I told him that I wanted to learn how to be a media planner, but also – in learning how to plan media – I want to lean how to run an ad agency. After I said this, my manager sort of looked at me sideways for a second. He then replied:

“That’s impossible. Planning media has nothing to do with running an ad agency – you’re going to learn how to be a media planner and that’s it.”

Needless to say, we didn’t exactly see eye to eye on this one. In fact, I believe that almost anything you learn can help teach you other things. All you need to do is isolate the principles in the topic you’re learning about and then think about how those principles can be applied to other topics. Just like biking can make you a better runner, I believe that learning how to be a media planner can help teach you how to be an ad agency executive.

Brian O’Kelley recently wrote about this topic in an excellent article on Forbes.com. This topic is very near and dear to my heart and cross training has probably been the number one most important learning tool for me over the years.  No matter what I’m doing, I always try to apply the principles and lessons to other things.

When I’m working on writing this blog, I’m thinking about the ways my sentence structure and word flow can help me write better product specs. When I’m running I try to think about ways to focus my mind so I can get through emails faster and more efficiently.

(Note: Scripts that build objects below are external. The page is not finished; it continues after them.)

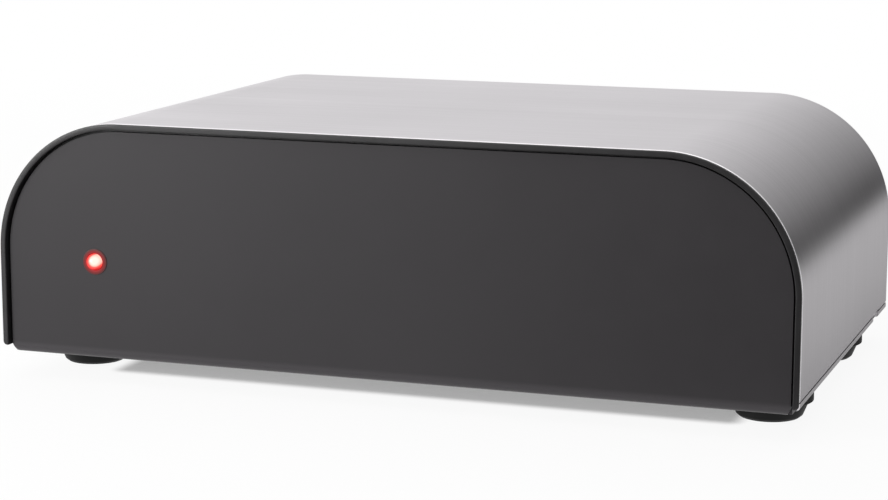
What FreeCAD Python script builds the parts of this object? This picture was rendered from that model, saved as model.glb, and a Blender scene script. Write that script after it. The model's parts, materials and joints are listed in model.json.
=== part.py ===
import FreeCAD, Part
import os
import re

import Sketcher

# Small desk-top phono preamp: a bent steel tray with the front panel, a silver cover
# that drops over it, a dark trim frame between the two, and sockets at the rear.
# Millimetres. +X is the right side seen from the front, +Y the rear, +Z up.
# The origin is the centre of the footprint, at the level the feet stand on.
# Pieces are drawn in the case frame: X from the middle, Y from the front face of the
# trim, Z from the inside face of the tray's floor, which is also the cover's lower edge.

SIZES = {
    # Cover: a silver shell, open below, with inward flanges that rest on the tray
    "case_width": 150.0,
    "cover_height": 42.7,
    "corner_radius": 24.2,
    "cover_wall": 1.5,
    "case_depth": 91.6,
    "flange_reach": 6.0,
    "edge_round": 0.4,
    "edge_bevel": 0.25,
    "groove_height": 1.1,
    "groove_width": 0.3,
    "groove_depth": 0.25,
    "notch_rear_gap": 9.6,
    "notch_length": 6.0,
    "notch_height": 1.6,
    # Trim frame between the cover's front edge and the panel
    "trim_proud": 0.6,
    "rim_width": 1.05,
    "rim_foot": 0.2,
    "rim_end_round": 0.7,
    "rim_edge_round": 0.2,
    "lip_wall": 0.4,
    "trim_fit": 0.05,
    "seat_gap": 0.1,
    "seat_thickness": 1.0,
    "seat_border": 4.0,
    "spigot_reach": 7.0,
    "spigot_wall": 1.5,
    # Tray: front panel and floor bent from one sheet
    "sheet": 1.2,
    "panel_gap": 0.45,
    "panel_recess": 1.0,
    "panel_bend": 1.5,
    "panel_corner_cut": 0.75,
    "panel_corner_rise": 1.5,
    # Rear panel, with a tab that is screwed to the floor
    "rear_recess": 1.0,
    "rear_fit": 0.25,
    "tab_reach": 9.0,
    "tab_side_gap": 19.0,
    # Feet
    "foot_height": 4.8,
    "foot_side_inset": 8.9,
    "foot_front": 20.0,
    "foot_rear_gap": 21.6,
    "foot_base_radius": 5.3,
    "foot_edge_radius": 5.9,
    "foot_edge_height": 0.5,
    "foot_waist_radius": 6.9,
    "foot_collar_radius": 7.7,
    "foot_collar_height": 1.7,
    "foot_flare": 0.2,
    "foot_seat_height": 2.9,
    # Screws: one pan head pattern in several lengths, and a low head under the side walls
    "thread_radius": 1.5,
    "thread_fit": 0.05,
    "screw_clearance": 0.15,
    "head_radius": 2.8,
    "head_height": 1.9,
    "head_round": 0.9,
    "head_room": 0.4,
    "recess_span": 3.0,
    "recess_width": 0.7,
    "recess_depth": 1.1,
    "foot_screw_end": 2.0,
    "cover_screw_front": 35.0,
    "cover_screw_rear_gap": 36.6,
    "cover_screw_end": 0.6,
    "cover_head_radius": 2.2,
    "cover_head_height": 0.9,
    "cover_head_round": 0.4,
    "tab_screw_x": 28.0,
    "tab_screw_inset": 5.5,
    "tab_screw_end": 1.2,
    "socket_screw_radius": 1.2,
    "socket_screw_length": 6.0,
    "socket_head_radius": 2.0,
    "socket_head_height": 1.4,
    "socket_head_round": 0.7,
    "small_recess_span": 2.4,
    "small_recess_width": 0.5,
    "small_recess_depth": 0.8,
    # Circuit board and its stand-offs
    "board_side_gap": 9.0,
    "board_front": 6.5,
    "board_rear_gap": 1.5,
    "board_thickness": 1.6,
    "board_hole_inset": 5.0,
    "standoff_height": 5.0,
    "standoff_radius": 2.75,
    "standoff_stub": 2.0,
    "standoff_floor": 0.6,
    "board_screw_end": 3.4,
    # Power lamp in the panel
    "lamp_side_gap": 19.1,
    "lamp_height": 17.0,
    "lamp_radius": 1.5,
    "lamp_tip_flat": 0.1,
    "lamp_body": 4.0,
    "lamp_base_radius": 1.9,
    "lamp_base_length": 1.0,
    "lamp_fit": 0.05,
    "clip_wall": 0.55,
    "clip_lip_reach": 0.3,
    "clip_lip": 0.2,
    "clip_tail": 1.6,
    "leg_pitch": 2.54,
    "leg_width": 0.5,
    "leg_run": 4.0,
    "leg_tail": 1.5,
    "lead_hole_fit": 0.2,
    # Phono sockets: a housing with two stacked barrels
    "input_side_gap": 27.0,
    "output_pitch": 44.0,
    "housing_half_width": 5.5,
    "housing_height": 27.0,
    "housing_depth": 12.0,
    "socket_first_height": 7.0,
    "socket_pitch": 14.0,
    "barrel_radius": 4.15,
    "barrel_wall": 0.5,
    "barrel_length": 8.8,
    "barrel_shoulder": 0.25,
    "barrel_root": 2.0,
    "barrel_edge_round": 0.2,
    "barrel_clearance": 0.1,
    "moulding_fit": 0.05,
    "insert_recess": 0.9,
    "pin_bore": 1.65,
    "contact_wall": 0.35,
    "contact_length": 6.0,
    # Power inlet
    "inlet_side_gap": 27.0,
    "inlet_half_width": 4.5,
    "inlet_height": 11.0,
    "inlet_depth": 13.0,
    "inlet_axis_height": 6.5,
    "inlet_nose_radius": 3.95,
    "inlet_bore": 3.15,
    "inlet_bore_depth": 10.0,
    "inlet_pin_radius": 1.05,
    "inlet_pin_recess": 0.5,
    "inlet_pin_round": 0.6,
    "inlet_hole_fit": 0.15,
    # Ground terminal
    "ground_pitch": 22.0,
    "stud_radius": 1.95,
    "stud_reach": 13.0,
    "stud_inner": 5.0,
    "stud_bevel": 0.4,
    "collar_radius": 4.2,
    "collar_thickness": 2.0,
    "running_fit": 0.05,
    "washer_radius": 4.5,
    "washer_thickness": 0.8,
    "knob_radius": 4.75,
    "knob_length": 8.0,
    "knob_neck_radius": 3.9,
    "knob_neck_length": 1.2,
    "knob_dish_radius": 3.2,
    "knob_dish_depth": 0.6,
    "knurl_depth": 0.3,
    "knurl_half_width": 0.32,
    "knurl_count": 24,
    "inner_nut_flat": 7.0,
    "inner_nut_height": 2.6,
    "tag_thickness": 0.8,
    "tag_radius": 4.0,
    "tag_half_width": 2.0,
    "tag_foot": 5.0,
    # Amplifier chips in sockets
    "chip_x": 19.0,
    "chip_row_pitch": 18.0,
    "chip_half_length": 4.7,
    "chip_half_width": 3.2,
    "chip_height": 3.4,
    "chip_notch": 0.9,
    "chip_socket_margin": 0.7,
    "chip_socket_height": 4.2,
    "chip_socket_window": 1.6,
    # Reservoir capacitors
    "reservoir_side_gap": 28.0,
    "reservoir_gap": 7.7,
    "reservoir_pitch": 13.0,
    "reservoir_radius": 5.0,
    "reservoir_height": 16.0,
    "reservoir_round": 0.6,
    "reservoir_groove_height": 1.8,
    "reservoir_groove": 0.4,
    # Film capacitors
    "film_half_length": 3.6,
    "film_half_width": 2.4,
    "film_height": 9.5,
    "film_edge": 0.5,
    "film_x": 34.0,
    "film_gap": 10.1,
    "film_pitch": 8.0,
    "filter_half_length": 3.6,
    "filter_half_width": 1.3,
    "filter_height": 6.5,
    "filter_x": 31.0,
    "filter_pitch": 5.0,
    # Resistors and diodes lie on bent legs
    "resistor_length": 6.3,
    "resistor_radius": 1.15,
    "resistor_waist": 0.95,
    "resistor_cap": 1.4,
    "lead_span": 10.2,
    "resistor_x": 8.0,
    "resistor_y": 20.0,
    "resistor_pitch": 5.0,
    "diode_length": 4.6,
    "diode_radius": 1.0,
    "diode_gap": 11.0,
    "diode_y": 33.0,
    "diode_pitch": 4.0,
    "wire_width": 0.6,
    # Voltage regulators
    "regulator_edge_gap": 6.0,
    "regulator_pitch": 12.0,
    "regulator_half_width": 5.0,
    "regulator_thickness": 4.5,
    "regulator_height": 9.0,
    "regulator_lift": 3.0,
    "regulator_tab": 1.3,
    "regulator_tab_height": 15.5,
    "regulator_hole": 1.8,
    "regulator_hole_drop": 2.8,
    "regulator_leg_pitch": 2.54,
    "regulator_leg_width": 0.8,
    # How far a cutting shape runs past what it cuts
    "overrun": 1.0,
}

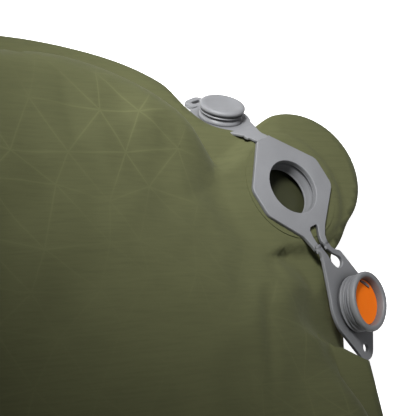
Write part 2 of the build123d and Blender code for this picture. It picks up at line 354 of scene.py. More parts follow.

When I’m metalsmithing I think about ways to apply the problem-solving techniques necessary for complex solder construction to managing a complex project at work.

Everything is connected in someway; the key is just identifying the similarities and assembling the puzzle.

I think that’s also why I like metaphors so much.

Michael Erard recently wrote an article on metaphors that explains how they are, at their core, a tool that helps unlock what we know about one thing in order to better understand something else. Here is an example he provides about how computer protocols are like hospitality:

“Once you understand the basic premise, the logical consequences of the metaphor tumble out: hackers, spoofs, viruses and the like are exploiting the hospitality features of our machines. We welcome them into our homes under false pretenses.”

Absolutely everything in the world shares some properties with other things – all you have to do is identify the shared properties and use them to your advantage. Using this technique of cross training will help you learn 10x quicker than everyone else.